Kruse, P. J. (dissenting):

I am inclined to the opinion that the plaintiff is entitled to dower. The divorce she obtained against Kelsey, her first husband, in the State of Pennsylvania, is valid in that State. She was married to Bell in that State after such divorce. Her marriage to Bell is valid in that State. Bell knew at that time that she had been married before and knew of her Pennsylvania divorce. There is nothing to indicate that Bell was imposed upon. Her right to be endowed in Bell’s real estate here should not be questioned either by Bell or his heirs at law. (Van Voorhis v. Brintnall, 86 N. Y. 18, 26.)

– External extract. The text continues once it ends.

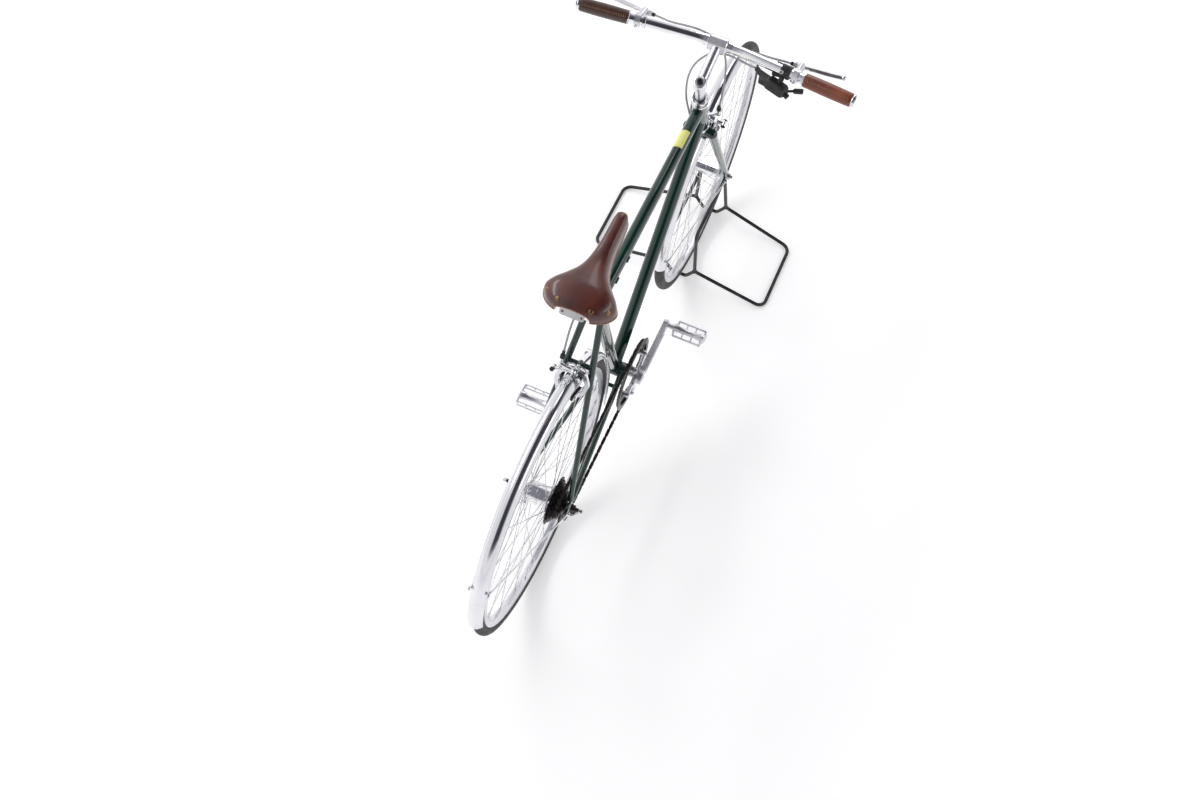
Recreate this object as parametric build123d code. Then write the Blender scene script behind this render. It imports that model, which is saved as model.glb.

The general rule is that a contract entered into in another State or country, if valid there, is valid everywhere. While the Pennsylvania divorce is not effective in this State as against her first husband, then a resident of this State and not personally served with process, and does not affect the civil status of any of the parties in this State, it would seem that as regards property rights, such as here under consideration, the divorce and marriage in the State of Pennsylvania should be regarded as valid and effective here. I find nothing to the contrary in Ball v. Cross (231 N. Y. 329); Hubbard v. Hubbard (228 id. 81) or Winston v. Winston (165 id. 553). Corpus Juris states the general rule thus: If a marriage was valid in the State in which it was contracted, its validity will be recognized in another State so as to entitle the woman to dower in lands in the latter State, although the marriage would not have been valid if contracted in such State.” (19 C. J. § 21, p. 463.)

If I am right thus far it would seem to follow that the deed to the plaintiff and Bell as tenants by the entirety would likewise entitle the plaintiff to the entire title to the real property thus conveyed, Bell having died.